Data migration is the process of transferring data between storage types, formats, or computer systems. It involves careful planning, transformation, and validation to ensure data integrity and accessibility in the new environment.
Common Drivers
- System upgrades – moving from legacy applications to newer platforms.
- Cloud adoption – shifting on‑premise infrastructure to providers like AWS, Azure, or Google Cloud.
- Database consolidation – merging multiple databases into a unified system.
- Disaster recovery & backup – establishing robust backup solutions or more resilient storage.
- Mergers & acquisitions – integrating data from different organizations.
Types of Migration
| Type | Description |
|---|---|
| Storage migration | Moving data between storage devices or media (e.g., HDD → SSD, on‑premise SAN → cloud buckets). |
| Database migration | Relocating data between database systems, often requiring schema conversion and data‑type mapping (e.g., MySQL → PostgreSQL). |
| Application migration | Moving an entire application and its data to a new environment, possibly involving re‑platforming or re‑hosting. |
| Cloud migration | A broad category that includes storage, database, and application migration to cloud infrastructure. |
Migration Approaches
Big‑Bang Migration
The entire dataset is transferred within a short, defined downtime window. After cutover, the old system is decommissioned.
Pros
- Faster overall project completion when executed perfectly.
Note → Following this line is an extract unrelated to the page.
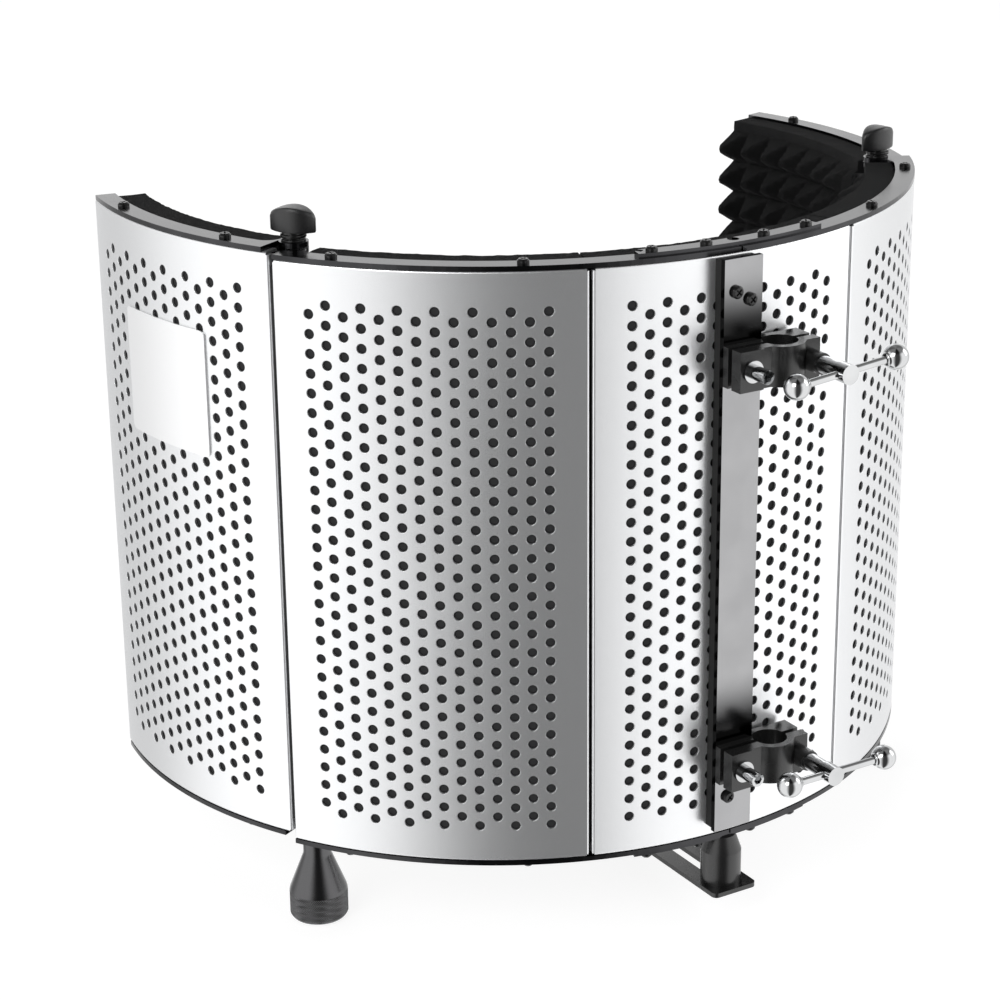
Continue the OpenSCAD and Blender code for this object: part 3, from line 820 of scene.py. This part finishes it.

- Simpler rollback during the single cutover.
- Fewer post‑migration synchronization challenges.
Cons
- High risk due to a single critical cutover.
- Requires significant downtime, potentially impacting operations.
- Intensive planning and testing are essential.
Phased (Incremental) Migration
Data is transferred in smaller batches over an extended period, with old and new systems running in parallel and synchronized until deprecation.
Pros
- Minimizes downtime, supporting business continuity.
- Reduces risk through iterative testing and adjustments.
- Allows issues to be identified and fixed in smaller segments.
Cons
- Longer overall timeline.
- Increased complexity in data synchronization.
- Requires robust change‑data‑capture (CDC) mechanisms.
Hybrid Migration
Combines elements of both approaches—migrating certain workloads to the cloud while retaining others on‑premise, often with connectivity between environments. This can serve as a transitionary phase or a long‑term architecture.
Practical Planning Guide
-
Audit Your Data
- Assess volume, types (CSV, JSON, XML, SQL), locations, dependencies, and business criticality.
- Determine what to move, archive, or discard.
-
Define Scope & Objectives
- Establish success criteria, performance targets, security, and compliance requirements.
-
Choose Your Tools
- Identify migration utilities, cloud services, and data‑transformation tools.
- Conversion tools (e.g., those from DataFormatHub) can streamline format preparation.
-
Improve Data Quality
- Cleanse duplicates, correct errors, and align data with the target system’s requirements.
Data Transformation Example (CSV → JSON)
import csv
import json
def csv_to_json(csv_file_path: str, json_file_path: str) -> None:
"""Convert a CSV file to a formatted JSON file."""
data = []
with open(csv_file_path, 'r', encoding='utf-8') as csv_file:
csv_reader = csv.DictReader(csv_file)
for row in csv_reader:
# Optional: add cleaning or type conversion here
data.append(row)
with open(json_file_path, 'w', encoding='utf-8') as json_file:
json.dump(data, json_file, indent=4)
# Example usage during migration preparation:
# csv_to_json("legacy_products.csv", "new_products.json")
This script prepares data for loading into NoSQL databases, APIs, or other target systems, reducing post‑migration issues.
Backup and Testing
- Backup: Create a complete, verified backup (full, incremental, differential) of all source systems. Store securely and test restoration procedures.
- Testing (iterative and mandatory):
- Data integrity: Verify accurate and complete transfer.
- Performance: Ensure the new system meets benchmarks.
- User Acceptance Testing (UAT): Involve end‑users to confirm functionality.
- Rollback testing: Practice reverting to the old system if needed.
Security Considerations
- Encrypt data in transit and at rest.
- Enforce strict access controls.
- Comply with regulations such as GDPR and HIPAA.
Transfer Methods
Online Transfer
- Use network‑based tools:
- AWS DataSync
- Azure Data Box Gateway
- Google Cloud Transfer Service
- Simple
rsynccommands
- For large datasets, consider dedicated connections or VPNs.
Offline Transfer
- For petabyte‑scale data, employ physical appliances:
- AWS Snowball
- Azure Data Box
- Google Transfer Appliance
- Ship secure storage devices directly to the cloud provider, bypassing bandwidth limits.
Post‑Migration Activities
- Verify and Reconcile – Perform final integrity checks and reconcile records between source and target.
- Monitor Performance – Continuously track resource utilization, error rates, and latency.
- Optimize – Fine‑tune configurations, indexes, or queries based on monitoring insights.
- Decommission Old Systems – Securely retire legacy environments while retaining backups for compliance or historical reference.
Rollback Plan
A comprehensive rollback plan acts as insurance. If critical issues arise after migration, you must be able to revert to the pre‑migration state quickly and safely. Document the steps, required resources, and responsible personnel, and rehearse the plan before the final cutover.